O filme contrasta com as produções audiovisuais contemporâneas por deixar lacunas abertas à interpretação. Apesar de não ter a intenção de desmistificar a complexidade das obras de Andrea Tonacci, o Cinebeijoca busca estimular a formação de conhecimento cinematográfico e a valorização de obras brasileiras. "Acredito que essa forma bastante clássica cineclubista (sessão seguida de debate) permite estimular olhares que lerão o cinema com mais cuidado, com mais apreciação e atenção", afirma Paula.
"Ela permite, também, muito à luz dos propósitos do cinema marginal, enxergar outros cinemas e expandir os horizontes, não se contentando apenas com o que é fornecido em larga escala nas salas de cinema comerciais."
Cinebeijoca exibe o filme Bang bang
Amanhã, às 19h no Cine
Brasília (EQS 106/107)
Entrada gratuita
Andrea Tonacci ou o Cinema visto de dentro
Por João Lanari
Andrea Tonacci é dessas personalidades que trazia uma luz interior, uma luz que se revelava nos tempos suspensos de um olhar, de um gesto, de uma risada. A fortuna daqueles que se aproximavam dele era compartilhar essa interioridade, uma iluminação inteiramente diáfana, sem truques ou forçadas de barra – a imagem tem de vir de dentro, repetia ele. Interior da imagem: não se trata de um subterfúgio metafísico ou artefato de verdade, se trata de instalar a prática material do fazer cinema no lugar da configuração possível dos olhares e apreensões, das alteridades que configuram o olhar – o olhar de Tonacci é o olhar do outro.

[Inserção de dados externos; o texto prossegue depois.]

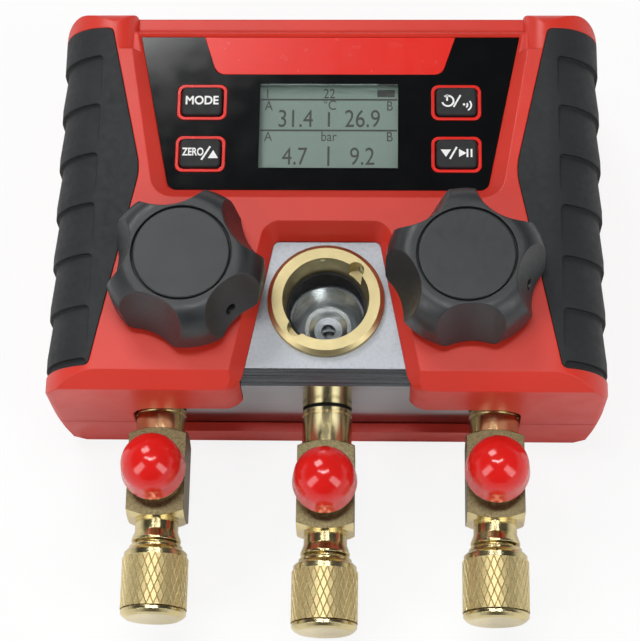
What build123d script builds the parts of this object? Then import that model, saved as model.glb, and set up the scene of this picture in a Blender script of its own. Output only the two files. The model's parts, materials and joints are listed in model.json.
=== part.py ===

Não é casualidade que esse olhar interior tenha se esbaldado no belíssimo projeto que foi Serras da Desordem, de 2006, com montagem de Cristina Amaral: e é menos ainda casual que esse olhar tenha se interiorizado pelas mãos dos Arara, que receberam a câmera das mãos de Andrea e ingressaram na ordem das alteridades que configuram o olhar, no documentário Os Arara — concluído em 1983, na companhia de Sidney Possuelo.

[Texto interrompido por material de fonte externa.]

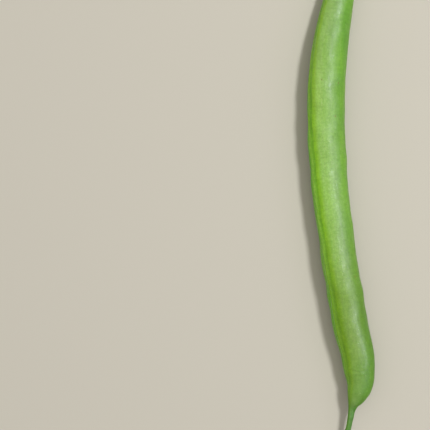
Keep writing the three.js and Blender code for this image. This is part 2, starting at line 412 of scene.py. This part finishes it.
def seam_relief(y, from_crest):
    """The ridge, the hairline on its crest and the groove on either side, fainter towards the neck."""
    start, end = SEAM_FADE
    left = 1 - (1 - SEAM_FADED) * np.clip((y - start) / (end - start), 0, 1)
    seam = (
        SEAM_RIDGE * bell(from_crest, SEAM_RIDGE_HALF_WIDTH)
        - SUTURE * bell(from_crest, SUTURE_HALF_WIDTH)
        - SEAM_GROOVE * bell(from_crest - SEAM_GROOVE_AT, SEAM_GROOVE_HALF_WIDTH)
    )
    return seam * left


def seeds(y, from_seam):
    swelling = sum(lift * bell(y - station, SEED_HALF_LENGTH) for station, lift in SEEDS)
    return swelling * bell(from_seam - SEED_AT, SEED_HALF_WIDTH)


def beak_grooves(y, from_seam):
    deepening, rising = BEAK_GROOVE_FADES
    share = np.clip((BEAK_GROOVE_END - y) / rising, 0, 1) * np.clip((y - TIP) / deepening, 0, 1)
    return BEAK_GROOVE * share * bell(from_seam - BEAK_GROOVE_AT, BEAK_GROOVE_HALF_WIDTH)


def lumps(draws, y, angle):
    """Slow uneven swells of the skin, with no joint where the angle comes round."""
    swell = np.zeros(np.broadcast(y, angle).shape)
    for _ in range(LUMPS):
        around = draws.integers(*LUMP_WAVES)
        length = draws.uniform(*LUMP_LENGTHS)
        phase, start = draws.uniform(0, 2 * math.pi, 2)
        swell += LUMP_HEIGHT * np.cos(around * angle + phase) * np.cos(2 * math.pi * y / length + start)
    return swell


def folds(draws, y, angle):
    """Faint folds that run a short way across the flanks, slanting a little."""
    depth = np.zeros(np.broadcast(y, angle).shape)
    for _ in range(FOLDS):
        at = draws.uniform(*FOLD_STATIONS)
        off = angle - draws.uniform(*FOLD_ANGLES)
        half_length = draws.uniform(*FOLD_HALF_LENGTHS)
        half_width = draws.uniform(*FOLD_HALF_WIDTHS)
        slant = draws.uniform(*FOLD_SLANTS)
        share = draws.uniform(*FOLD_SHARES)
        depth += share * bell(y - at - slant * off, half_length) * bell(off, half_width)
    return FOLD_DEPTH * depth


def creases(y, degrees):
    """The shoulder's few creases, one after another round it."""
    depth = 0
    for at, at_degrees, most in CREASES:
        off = degrees - at_degrees
        line = bell(y - at + CREASE_SLANT * off, CREASE_HALF_LENGTH)
        depth = depth + most * line * bell(off, CREASE_HALF_WIDTH)
    return depth


def relief(draws, y, angle, size):
    """What stands out of the plain oval at each point, and its degrees from the seam's crest."""
    degrees = np.degrees(angle)
    from_seam = np.abs(degrees)
    off_crest = degrees - straying(y)
    share = np.minimum(1, size / FULL_REACH) ** 2
    back = BACK_RIDGE * bell(180 - from_seam, BACK_RIDGE_HALF_WIDTH)
    ridges = (seam_relief(y, np.abs(off_crest)) + back) * share
    unevenness = (lumps(draws, y, angle) - folds(draws, y, angle)) * share - creases(y, degrees)
    return ridges + seeds(y, from_seam) - beak_grooves(y, from_seam) + unevenness, off_crest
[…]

Andrea Tonacci era italiano, e veio jovem para São Paulo, ingressando na (des)ordem urbana paulistana. Seu companheiro de linguagem nesse momento foi Rogério Sganzerla, para quem assinou a fotografia de Documentário, em 1966. Na sequência, roda seu primeiro filme, o curta Olho por Olho, montado por Rogério, e logo em seguida, em 1968, o magnífico Blábláblá — uma obra-prima, dizia Luiz Rosemberg, um filme que opera “a desconstrução radical do discurso político, alinhando por tabela uma metáfora revolucionária”.
E veio em 1971 Bang Bang, filme-ícone que projetou o nome de Andrea definitivamente na ordem do cinema. Exibido na Quinzena dos Realizadores do Festival de Cannes, um espasmo de humor, Bang Bang mal passou nas telas e aterrissou em grande estilo no mundo pós-internet.
A memória de Andrea é, sobretudo, de generosidade. Uma de suas viradas é o mergulho no espaço ameríndio. Com o apoio da Fundação Guggenheim, viaja aos Estados Unidos, México, Peru, Bolívia, em 1978 – e é desse alargamento da visualidade que introjeta novos mundos em seu olhar, como no singular Conversas do Maranhão, concluído em 1983. Um descentramento radical da visualidade cartesiana, a empresa de Tonacci é a anulação do campo do sujeito na inserção no mundo, pela exposição generosa que permite da organização do saber cinematográfico — transferido sem rodeios ao olhar do outro.